**What you need to do**
Find each line containing the string "part". Copy it.

**Collected material**

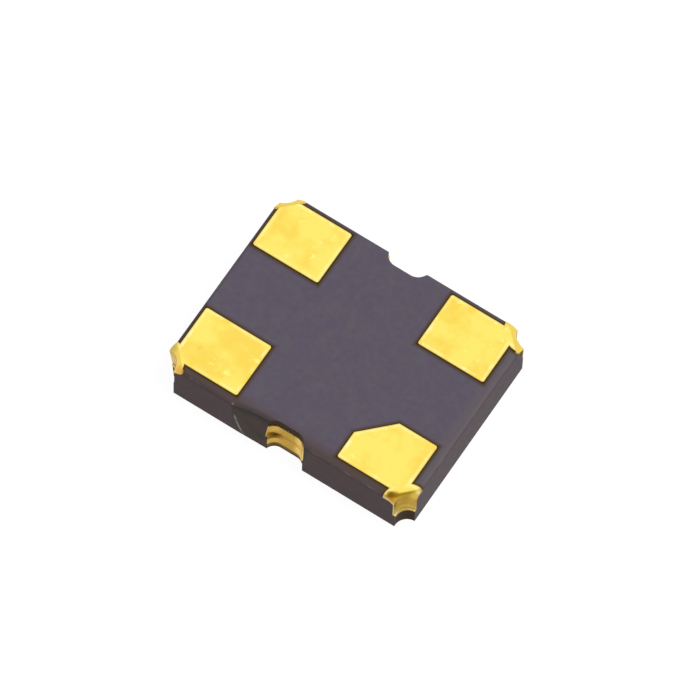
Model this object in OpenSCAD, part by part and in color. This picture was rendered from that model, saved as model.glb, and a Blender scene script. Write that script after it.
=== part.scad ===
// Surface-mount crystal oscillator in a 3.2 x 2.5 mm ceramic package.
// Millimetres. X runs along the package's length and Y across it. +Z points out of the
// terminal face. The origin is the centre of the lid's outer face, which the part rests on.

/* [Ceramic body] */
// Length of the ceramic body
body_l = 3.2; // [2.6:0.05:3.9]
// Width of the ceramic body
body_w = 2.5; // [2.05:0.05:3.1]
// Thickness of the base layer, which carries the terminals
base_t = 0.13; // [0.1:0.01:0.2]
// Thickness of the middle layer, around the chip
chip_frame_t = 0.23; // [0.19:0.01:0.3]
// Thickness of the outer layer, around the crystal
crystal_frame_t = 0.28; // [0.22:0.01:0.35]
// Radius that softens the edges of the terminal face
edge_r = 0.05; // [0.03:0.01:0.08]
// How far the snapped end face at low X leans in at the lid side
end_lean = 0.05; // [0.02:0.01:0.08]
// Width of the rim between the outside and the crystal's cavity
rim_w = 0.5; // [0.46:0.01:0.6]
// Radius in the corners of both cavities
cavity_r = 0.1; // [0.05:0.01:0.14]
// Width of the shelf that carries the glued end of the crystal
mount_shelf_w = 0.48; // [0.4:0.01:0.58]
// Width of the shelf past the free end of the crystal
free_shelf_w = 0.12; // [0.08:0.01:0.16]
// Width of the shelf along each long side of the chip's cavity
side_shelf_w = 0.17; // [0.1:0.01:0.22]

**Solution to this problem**
Model this object in OpenSCAD, part by part and in color. This picture was rendered from that model, saved as model.glb, and a Blender scene script. Write that script after it.
=== part.scad ===
// terminal face. The origin is the centre of the lid's outer face, which the part rests on.